Van Gogh Reinterpreted

19 Oct

You might have read about the new biography of Vincent van Gogh that claims the artist did not commit suicide but instead was accidentally killed by two young boys.  Unfortunately the book is not yet available on Kindle, so I either have to order it from the U.K. (expensive) or wait until I’m in the U.S. for Christmas.  I am, however, very curious about this new idea.

The Van Gogh Museum in Amsterdam was quick to refute the theory, saying that it still isn’t conclusive.  Although I don’t want to say anything definite until I read the book, I must say that the claim of the authors, Steven Naifeh and Gregory White Smith, actually makes sense.  In the great tradition of true crime there are several pieces of evidence that are open for interpretation from both sides, but the questions the book raises are valid.  Why wasn’t the gun ever found?  Why the odd angle of the shot?  And why wasn’t there a suicide note?

There are also those who jumped to say that it wouldn’t matter either way.  While a murdered van Gogh would have no bearing on his paintings being some of the greatest of all time, it would make all the difference in the legend of the artist.  After all, what is van Gogh if not the classic tale of the troubled artist?  Try to imagine Romeo & Juliet ending with the star-crossed lovers being murdered by others instead of committing suicide.  It changes things entirely.

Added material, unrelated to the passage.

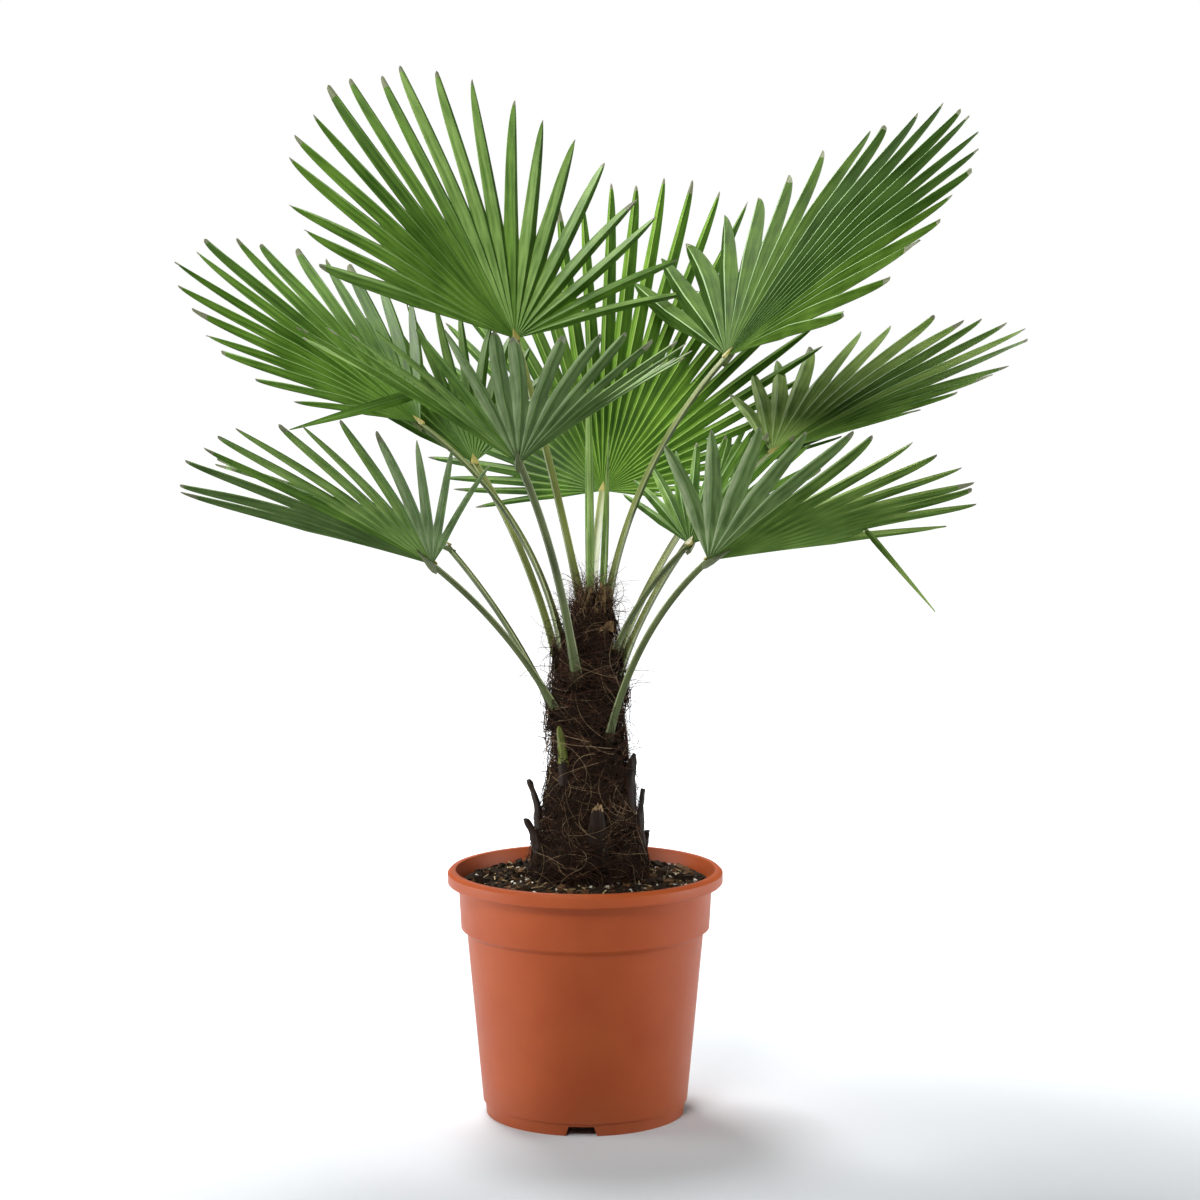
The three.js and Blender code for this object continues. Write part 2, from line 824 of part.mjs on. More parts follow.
place("pot", makePot(), potPlastic);
place("soil", makeSoil(), compost);
place("trunk", makeTrunk(0), trunkFibre);
const trunkSpace = toSolid(makeTrunk(gap));
for (const stub of stubs) {
  place(stub.name, toGeometry(largest(toSolid(makeStub(stub)).subtract(trunkSpace))), stubBark);
}
for (const spear of spears) {
  place(spear.name, makeSpear(spear), youngGreen);
}
for (const frond of fronds) {
  const solid = largest(toSolid(makeStalk(frond)).subtract(trunkSpace));
  place("stalk_" + frond.name, toGeometry(solid), stalkGreen);
}
for (const frond of fronds) {
  const solid = largest(makeBlade(frond, clearReaches(frond)));
  place("blade_" + frond.name, toGeometry(solid), frond.name === youngest ? youngGreen : bladeGreen);
  if (frond.bent) {
    place("bent_leaflet_" + frond.name, makeBent(frond), bladeGreen);
  }
}

export default palm;
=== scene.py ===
import math
import random

import bpy
import numpy as np
from mathutils import Matrix, Vector, noise


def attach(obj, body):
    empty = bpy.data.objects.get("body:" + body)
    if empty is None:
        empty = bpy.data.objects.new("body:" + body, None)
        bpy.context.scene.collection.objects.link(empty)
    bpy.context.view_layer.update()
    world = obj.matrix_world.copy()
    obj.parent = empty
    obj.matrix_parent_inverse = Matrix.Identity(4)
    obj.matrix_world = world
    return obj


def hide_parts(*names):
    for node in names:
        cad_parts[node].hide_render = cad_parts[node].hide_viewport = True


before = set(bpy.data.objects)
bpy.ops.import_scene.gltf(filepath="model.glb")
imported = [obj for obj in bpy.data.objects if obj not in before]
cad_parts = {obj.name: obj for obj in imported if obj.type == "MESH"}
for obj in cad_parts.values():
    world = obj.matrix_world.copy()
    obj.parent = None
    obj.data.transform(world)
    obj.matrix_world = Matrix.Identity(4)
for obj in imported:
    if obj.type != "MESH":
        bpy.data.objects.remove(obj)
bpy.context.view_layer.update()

# A young fan palm in a nursery pot. Sizes are in millimetres here and in metres in the scene.
# X is to the viewer's right, Y away from the viewer, Z up, and the pot's axis is the origin.
mm = 0.001
up = Vector((0, 0, 1))
gap = 0.4  # between the compost and the wall of the pot


# Small helpers

def hexColour(code):
    channels = [int(code[i:i + 2], 16) / 255 for i in (1, 3, 5)]
    linear = [c / 12.92 if c <= 0.04045 else ((c + 0.055) / 1.055) ** 2.4 for c in channels]
    return (*linear, 1.0)


def addNode(tree, kind, settings=None, links=None):
    node = tree.nodes.new(kind)
    for name, value in (settings or {}).items():
        setattr(node, name, value)
    for name, value in (links or {}).items():
        if isinstance(value, bpy.types.NodeSocket):
            tree.links.new(value, node.inputs[name])
        else:
            node.inputs[name].default_value = value
    return node


def setRamp(node, stops):
    ramp = node.color_ramp
    while len(ramp.elements) < len(stops):
        ramp.elements.new(0.5)
    for element, (place, code) in zip(ramp.elements, stops):
        element.position = place
        element.color = hexColour(code)
    return node.outputs["Color"]


def newMaterial(name):
    material = bpy.data.materials.new(name)
    material.use_nodes = True
    tree = material.node_tree
    return material, tree, tree.nodes["Principled BSDF"]


def chance(index, seed):
    wave = math.sin(index * 12.9898 + seed * 78.233) * 43758.5453
    return wave - math.floor(wave)


def mix(a, b, t):
    return a + (b - a) * t


def bearing(degrees):
    angle = math.radians(degrees)
    return Vector((math.cos(angle), math.sin(angle), 0))


def onlySelect(piece):
    if bpy.context.object and bpy.context.object.mode != "OBJECT":
        bpy.ops.object.mode_set(mode="OBJECT")
    bpy.ops.object.select_all(action="DESELECT")
    if piece:
        piece.select_set(True)
        bpy.context.view_layer.objects.active = piece


def applyModifier(piece, kind, **settings):
    onlySelect(piece)
    modifier = piece.modifiers.new(kind.lower(), kind)
    for name, value in settings.items():
        setattr(modifier, name, value)
    bpy.ops.object.modifier_apply(modifier=modifier.name)


# Runs one of Blender's mesh operators on the whole of a piece
def editAll(piece, operator, **settings):
    onlySelect(piece)
    bpy.ops.object.mode_set(mode="EDIT")
    bpy.ops.mesh.select_all(action="SELECT")
    operator(**settings)
    bpy.ops.object.mode_set(mode="OBJECT")


# A shape made of points in mm, and faces with the place of each one's material in the list.
# Its grain, in metres across and along each point, is what a grained material reads.
def newShape():
    return {"points": [], "faces": [], "slots": [], "grain": []}


def addFace(shape, corners, slot):
    shape["faces"].append(corners)
    shape["slots"].append(slot)


# Quads between rings of points that follow one another; slotAt gives the slot by place round a ring
def joinRings(shape, first, rings, around, slotAt):
    for k in range(rings - 1):
        for j in range(around):
            a = first + k * around + j
            b = first + k * around + (j + 1) % around
            addFace(shape, [a, b, b + around, a + around], slotAt(j))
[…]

A suicide is a special kind of tragedy.  Every creature on earth has been programmed through millennia of evolution to do whatever it takes to stay alive.  When a person, especially one as talented as van Gogh, defies that we are all shocked and dismayed.  We all know that the artist was a troubled soul.  The idea that not even his incredible paintings were enough to save him has held the public’s imagination since his death.

I can’t help but feel like this is part of the reason so many have been quick to dismiss this new theory.  Van Gogh’s life is a cautionary tale so ingrained into Western culture and to change it would throw into doubt one of the great archetypes of the modern age.  Even if this new claim is 100% true, the legend of Vincent van Gogh will remain intact.  He was a troubled soul who created some of the most beautiful images of all time, and no amount of research will change that.